» **Instruction**
Reproduce every entry exactly, without alteration.

Extracted data entries:
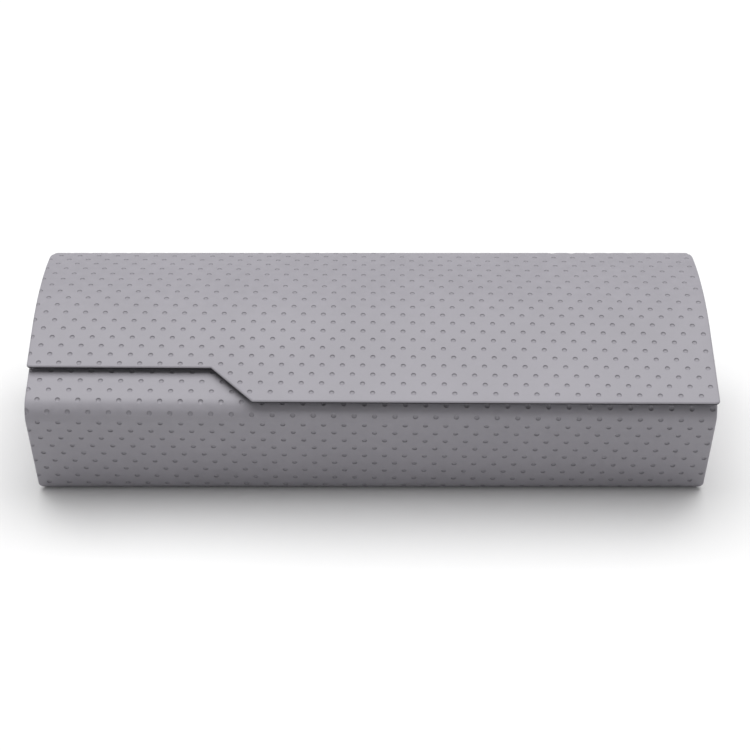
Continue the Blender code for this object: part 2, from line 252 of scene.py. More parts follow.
def flat_tree(places):
    """Search tree of flat places."""
    tree = kdtree.KDTree(len(places))
    for k, place in enumerate(places):
        tree.insert((*place, 0), k)
    tree.balance()
    return tree


def dot_centres(low, high, half_length):
    """Centres (x, along) of the dimples between two lengths along the wrap."""
    found = []
    for row in range(-14, 60):
        along = FIRST_ROW + ROW_PITCH * row
        along += (FRONT_ROW_PITCH - ROW_PITCH) * max(0, row - FRONT_ROWS_FROM)
        along -= LID_BOW * max(0, 1 - ((row - LID_BOW_ROW) / LID_BOW_ROWS) ** 2)
        slope = LID_TILT + TRAY_TILT_EXTRA * min(max((row - TILT_FROM_ROW) / TILT_ROWS, 0), 1)
        phase = DOT_PHASE + DOT_DRIFT * along + (row % 2) * DOT_PITCH / 2
        for column in range(-18, 18):
            x = phase + column * DOT_PITCH
            centre = (x, along - slope * x)
            if abs(x) < half_length and low < centre[1] < high:
                found.append(centre)
    return found


def seam_clear(centres, seams):
    """Dimples that no seam cuts."""
    return [c for c in centres if all(abs(c[1] - seam) > DOT_RINGS[0] for seam in seams)]


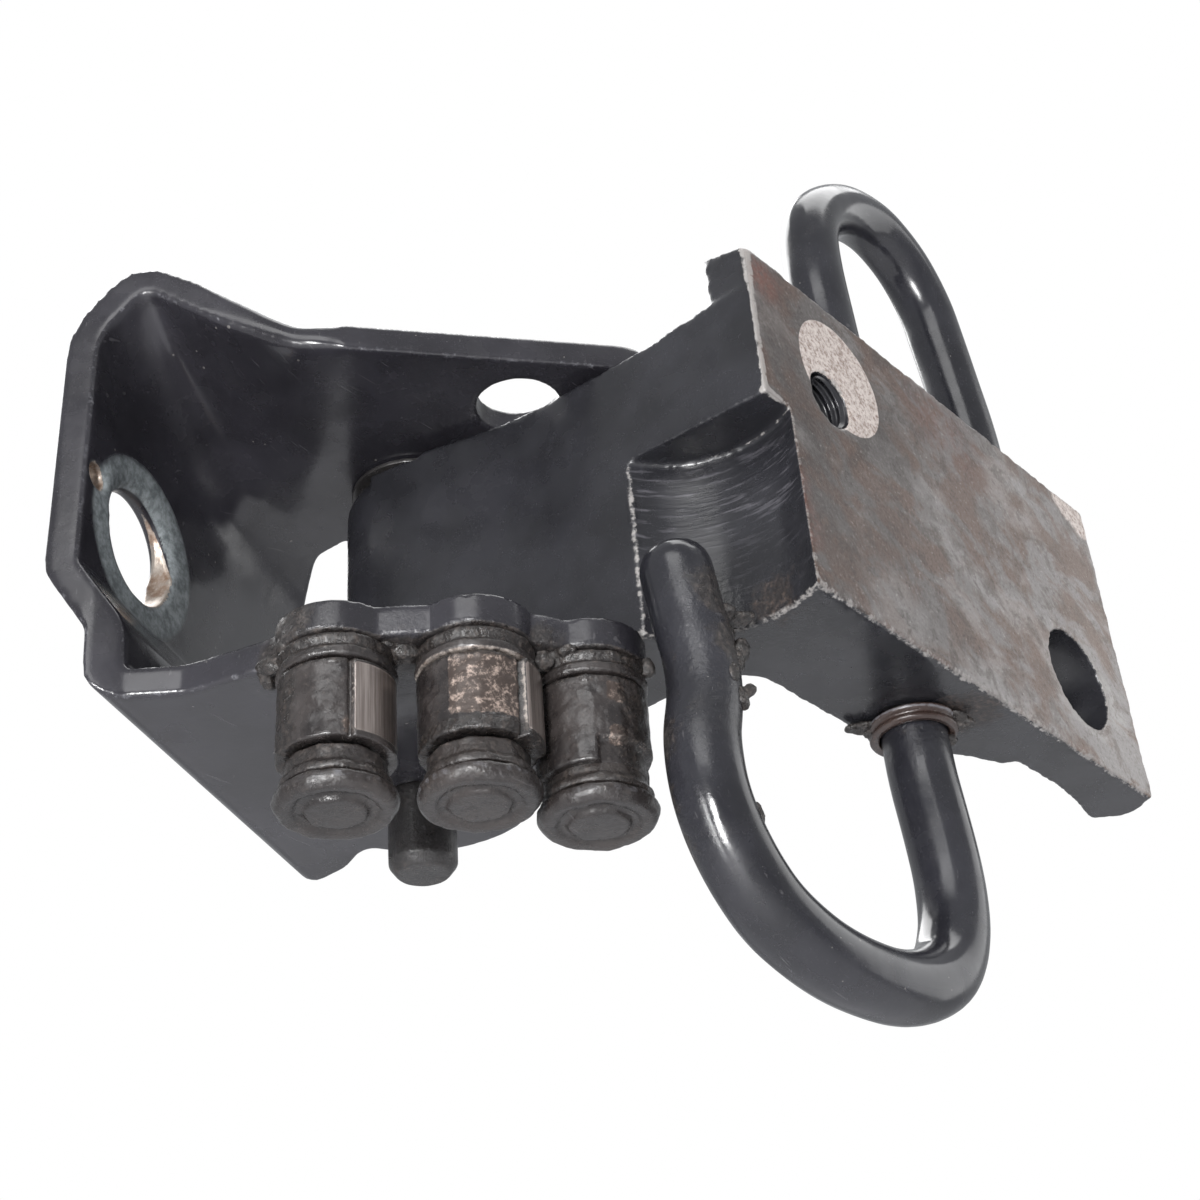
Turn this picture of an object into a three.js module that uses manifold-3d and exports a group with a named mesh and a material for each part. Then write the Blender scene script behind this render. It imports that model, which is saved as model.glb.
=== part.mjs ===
// Car door hinge with a built-in door check, as a three.js scene graph. Millimetres, +Z up.
//
// A folded steel bracket bolts to the door pillar. A forged leaf, bolted to the door, swings in the
// bracket on a vertical pin. A bent spring rod passes through the leaf: its free leg sweeps past
// three rollers on the bracket, which hold the door at its opening steps.
//
// World frame: the pillar face of the bracket is the plane x = 0, facing -X. The hinge axis is +Z.
// The bracket frame used below has its y = 0 at the bracket's front edge and z = 0 at the underside
// of the leaf; the last lines shift it so that the origin is the centre of the pillar face.

import * as THREE from "three";
import { mergeVertices } from "three/addons/utils/BufferGeometryUtils.js";
import Module from "manifold-3d";

const wasm = await Module();
wasm.setup();

// ---------------------------------------------------------------- driving dimensions (mm)

const GAP = 0.25; // clearance between pieces that rest on each other
const FIT = 0.2; // radial clearance of a pin or rod in its hole

const PILLAR_CENTRE = [0, 32, 26]; // centre of the pillar face, in the bracket frame

const HINGE = [30.2, 39.9]; // hinge axis in the bracket frame (x, y)
const PIN_R = 4.25;
const PIN_BOTTOM = -15.5;
const PIN_HEAD_R = 7.2;
const PIN_HEAD_T = 3.6;

const SHEET = 4; // thickness of the bracket's steel sheet
const EAR_BOTTOM = -5.1; // underside of the lower ear
const EAR_TOP = 46.3; // upper side of the upper ear
const EYE_R = 14.9; // rounded end of both ears around the hinge pin
const BRACKET_BACK = 56; // rear edge of the pillar wall
const BOLT_HOLE = { y: 13.9, z: 24.2, r: 7.5 };
const PILOT_HOLE = { y: 2.8, z: 27.8, r: 1.7 };
const TOOL_HOLE = { x: 49.9, y: 27.9, r: 5.5 };

const LEAF_ANGLE = -18.8; // direction of the leaf's arm at rest, degrees from +X
const BARREL_R = 9.3;
const ARM_TOP = 41.2; // clear of the upper ear
const ARM_TOP_OUTER = 42.4; // beyond the ear's reach
const ARM_FRONT = -4.57; // front face of the arm, in the leaf frame (y)
const PLATE_START = 58.85; // where the arm's front face meets the mounting face (x)
const PLATE_ANGLE = 85.7; // direction of the mounting face from the arm, degrees
const PLATE_LENGTH = 82.6;
const PLATE_TOP = 48.6; // at the mounting face; the top rises towards the back
const PLATE_TOP_RISE = 0.28; // per mm
const PLATE_T = 7.4;
const BOSS_T = 17;
const POCKET = { x: 51.1, y: -12.7, r: 15.15, top: 25.3 };
const TAPPED_HOLE = { along: 14.4, z: 32, r: 3.9, depth: 14 };
const PLAIN_HOLE = { along: 67.9, z: 13.4, r: 7.4 };

const ROD_R = 4.25;
const ROD_LOW = [51.1, 35.5, -8]; // straight part of the rod through the leaf, lower end
const ROD_HIGH = [49.5, 34.3, 64]; // and upper end, in the leaf frame
const ROD_RING_R = 5.6;
const ROD_RING_T = 2.2;

const ROLLER_ORBIT = 34; // distance of the roller axes from the hinge axis
const ROLLER_ANGLES = [-83, -57.2, -33.5]; // their directions, degrees from +X
const ROLLER_R = 6.5;
const ROLLER_TOP = -8.5;
const ROLLER_BOTTOM = -18.1;
const ROLLER_PIN_R = 3.5;
const ROLLER_HEAD_R = 6.7;
const ROLLER_HEAD_TOP = -22;
const ROLLER_HEAD_BOTTOM = -24.4;
const LOBE_R = 6.8;
const LOBE_RIM_R = 38.2;

const SIDES = 32; // facets round a full circle

// ---------------------------------------------------------------- materials

function paint(color, roughness, metalness) {
  return new THREE.MeshStandardMaterial({ color, roughness, metalness });
}

const BLACK_PAINT = paint(0x35363b, 0.35, 0.2);
const ROD_PAINT = paint(0x3a3b41, 0.25, 0.2);
const BARE_STEEL = paint(0x8d8580, 0.5, 0.8);
const WORN_STEEL = paint(0x6a625c, 0.5, 0.7);
const BRONZE = paint(0x8a6a3c, 0.5, 0.8);

// ---------------------------------------------------------------- solids

const radians = THREE.MathUtils.degToRad;

function solid(geometry) {
  const bare = geometry.index ? geometry.toNonIndexed() : geometry.clone();
  bare.deleteAttribute("normal");
  bare.deleteAttribute("uv");
  const merged = mergeVertices(bare, 1e-5);
  const vertProperties = new Float32Array(merged.attributes.position.array);
  const triVerts = new Uint32Array(merged.index.array);
  return new wasm.Manifold(new wasm.Mesh({ numProp: 3, vertProperties, triVerts }));
}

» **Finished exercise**
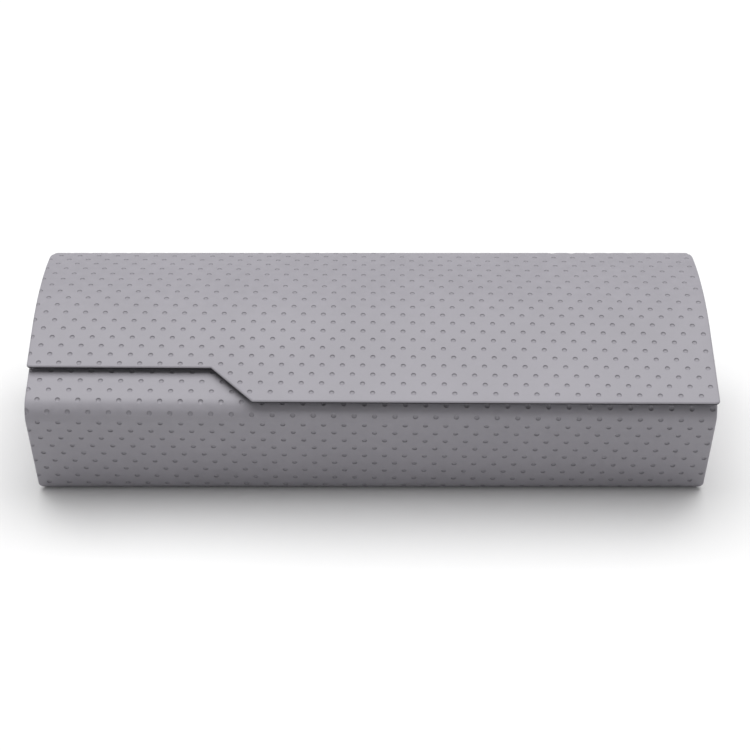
Continue the Blender code for this object: part 2, from line 252 of scene.py. More parts follow.
def flat_tree(places):
    """Search tree of flat places."""
    tree = kdtree.KDTree(len(places))
    for k, place in enumerate(places):
        tree.insert((*place, 0), k)
    tree.balance()
    return tree


def dot_centres(low, high, half_length):
    """Centres (x, along) of the dimples between two lengths along the wrap."""
    found = []
    for row in range(-14, 60):
        along = FIRST_ROW + ROW_PITCH * row
        along += (FRONT_ROW_PITCH - ROW_PITCH) * max(0, row - FRONT_ROWS_FROM)
        along -= LID_BOW * max(0, 1 - ((row - LID_BOW_ROW) / LID_BOW_ROWS) ** 2)
        slope = LID_TILT + TRAY_TILT_EXTRA * min(max((row - TILT_FROM_ROW) / TILT_ROWS, 0), 1)
        phase = DOT_PHASE + DOT_DRIFT * along + (row % 2) * DOT_PITCH / 2
        for column in range(-18, 18):
            x = phase + column * DOT_PITCH
            centre = (x, along - slope * x)
            if abs(x) < half_length and low < centre[1] < high:
                found.append(centre)
    return found


def seam_clear(centres, seams):
    """Dimples that no seam cuts."""
    return [c for c in centres if all(abs(c[1] - seam) > DOT_RINGS[0] for seam in seams)]


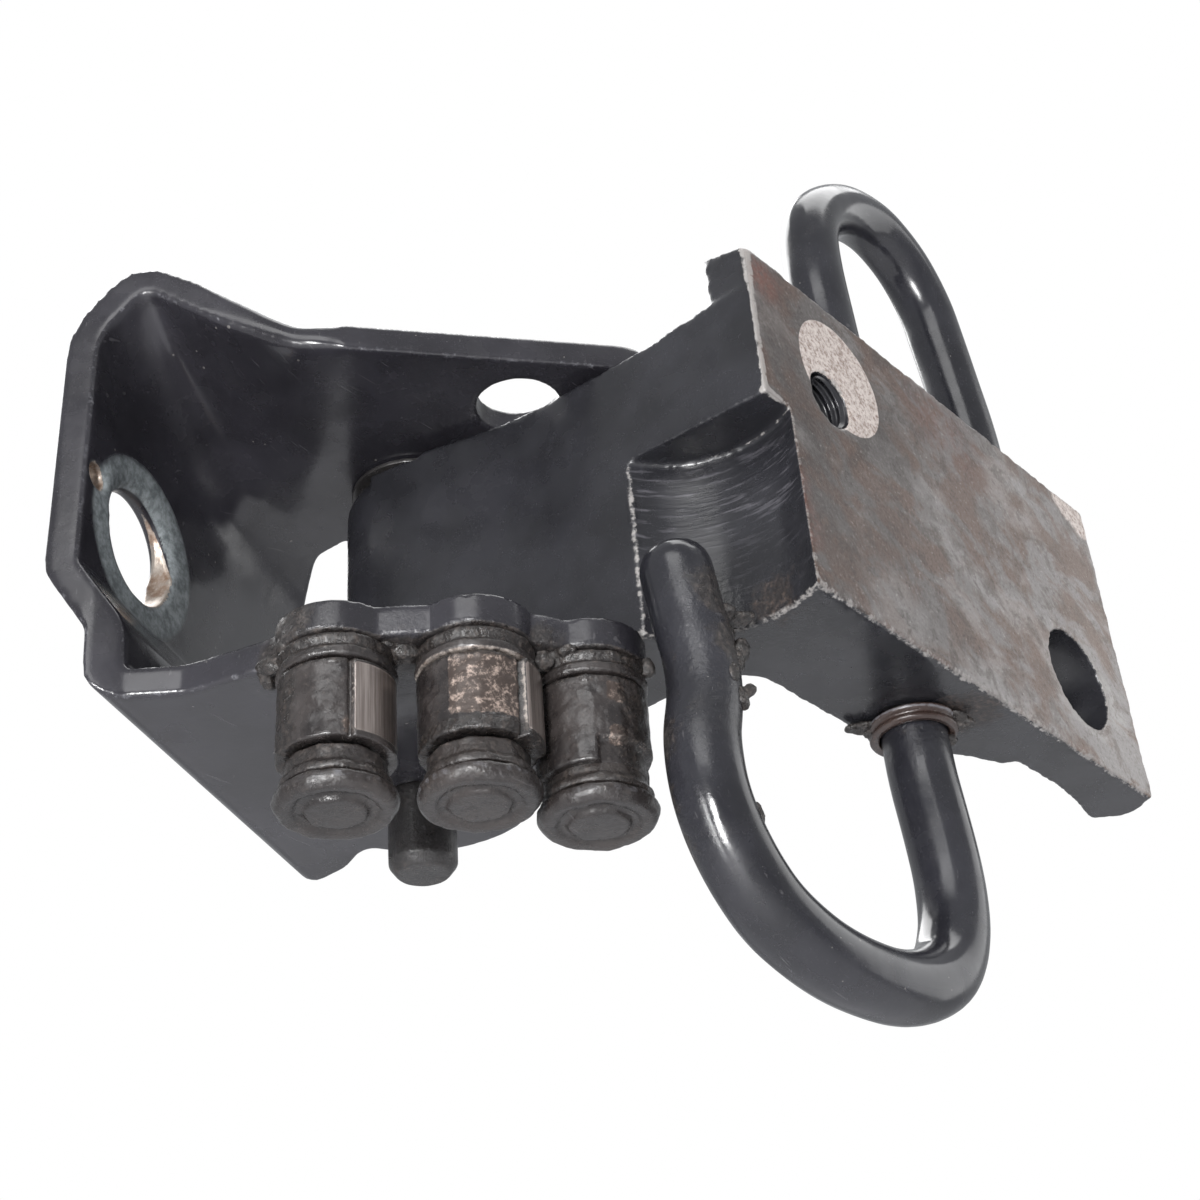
Turn this picture of an object into a three.js module that uses manifold-3d and exports a group with a named mesh and a material for each part. Then write the Blender scene script behind this render. It imports that model, which is saved as model.glb.
=== part.mjs ===
// Car door hinge with a built-in door check, as a three.js scene graph. Millimetres, +Z up.
//
// A folded steel bracket bolts to the door pillar. A forged leaf, bolted to the door, swings in the
// bracket on a vertical pin. A bent spring rod passes through the leaf: its free leg sweeps past
// three rollers on the bracket, which hold the door at its opening steps.
//
// World frame: the pillar face of the bracket is the plane x = 0, facing -X. The hinge axis is +Z.
// The bracket frame used below has its y = 0 at the bracket's front edge and z = 0 at the underside
// of the leaf; the last lines shift it so that the origin is the centre of the pillar face.

import * as THREE from "three";
import { mergeVertices } from "three/addons/utils/BufferGeometryUtils.js";
import Module from "manifold-3d";

const wasm = await Module();
wasm.setup();

// ---------------------------------------------------------------- driving dimensions (mm)

const GAP = 0.25; // clearance between pieces that rest on each other
const FIT = 0.2; // radial clearance of a pin or rod in its hole

const PILLAR_CENTRE = [0, 32, 26]; // centre of the pillar face, in the bracket frame

const HINGE = [30.2, 39.9]; // hinge axis in the bracket frame (x, y)
const PIN_R = 4.25;
const PIN_BOTTOM = -15.5;
const PIN_HEAD_R = 7.2;
const PIN_HEAD_T = 3.6;

const SHEET = 4; // thickness of the bracket's steel sheet
const EAR_BOTTOM = -5.1; // underside of the lower ear
const EAR_TOP = 46.3; // upper side of the upper ear
const EYE_R = 14.9; // rounded end of both ears around the hinge pin
const BRACKET_BACK = 56; // rear edge of the pillar wall
const BOLT_HOLE = { y: 13.9, z: 24.2, r: 7.5 };
const PILOT_HOLE = { y: 2.8, z: 27.8, r: 1.7 };
const TOOL_HOLE = { x: 49.9, y: 27.9, r: 5.5 };

const LEAF_ANGLE = -18.8; // direction of the leaf's arm at rest, degrees from +X
const BARREL_R = 9.3;
const ARM_TOP = 41.2; // clear of the upper ear
const ARM_TOP_OUTER = 42.4; // beyond the ear's reach
const ARM_FRONT = -4.57; // front face of the arm, in the leaf frame (y)
const PLATE_START = 58.85; // where the arm's front face meets the mounting face (x)
const PLATE_ANGLE = 85.7; // direction of the mounting face from the arm, degrees
const PLATE_LENGTH = 82.6;
const PLATE_TOP = 48.6; // at the mounting face; the top rises towards the back
const PLATE_TOP_RISE = 0.28; // per mm
const PLATE_T = 7.4;
const BOSS_T = 17;
const POCKET = { x: 51.1, y: -12.7, r: 15.15, top: 25.3 };
const TAPPED_HOLE = { along: 14.4, z: 32, r: 3.9, depth: 14 };
const PLAIN_HOLE = { along: 67.9, z: 13.4, r: 7.4 };

const ROD_R = 4.25;
const ROD_LOW = [51.1, 35.5, -8]; // straight part of the rod through the leaf, lower end
const ROD_HIGH = [49.5, 34.3, 64]; // and upper end, in the leaf frame
const ROD_RING_R = 5.6;
const ROD_RING_T = 2.2;

const ROLLER_ORBIT = 34; // distance of the roller axes from the hinge axis
const ROLLER_ANGLES = [-83, -57.2, -33.5]; // their directions, degrees from +X
const ROLLER_R = 6.5;
const ROLLER_TOP = -8.5;
const ROLLER_BOTTOM = -18.1;
const ROLLER_PIN_R = 3.5;
const ROLLER_HEAD_R = 6.7;
const ROLLER_HEAD_TOP = -22;
const ROLLER_HEAD_BOTTOM = -24.4;
const LOBE_R = 6.8;
const LOBE_RIM_R = 38.2;

const SIDES = 32; // facets round a full circle

// ---------------------------------------------------------------- materials

function paint(color, roughness, metalness) {
  return new THREE.MeshStandardMaterial({ color, roughness, metalness });
}

const BLACK_PAINT = paint(0x35363b, 0.35, 0.2);
const ROD_PAINT = paint(0x3a3b41, 0.25, 0.2);
const BARE_STEEL = paint(0x8d8580, 0.5, 0.8);
const WORN_STEEL = paint(0x6a625c, 0.5, 0.7);
const BRONZE = paint(0x8a6a3c, 0.5, 0.8);

// ---------------------------------------------------------------- solids

const radians = THREE.MathUtils.degToRad;

function solid(geometry) {
  const bare = geometry.index ? geometry.toNonIndexed() : geometry.clone();
  bare.deleteAttribute("normal");
  bare.deleteAttribute("uv");
  const merged = mergeVertices(bare, 1e-5);
  const vertProperties = new Float32Array(merged.attributes.position.array);
  const triVerts = new Uint32Array(merged.index.array);
  return new wasm.Manifold(new wasm.Mesh({ numProp: 3, vertProperties, triVerts }));
}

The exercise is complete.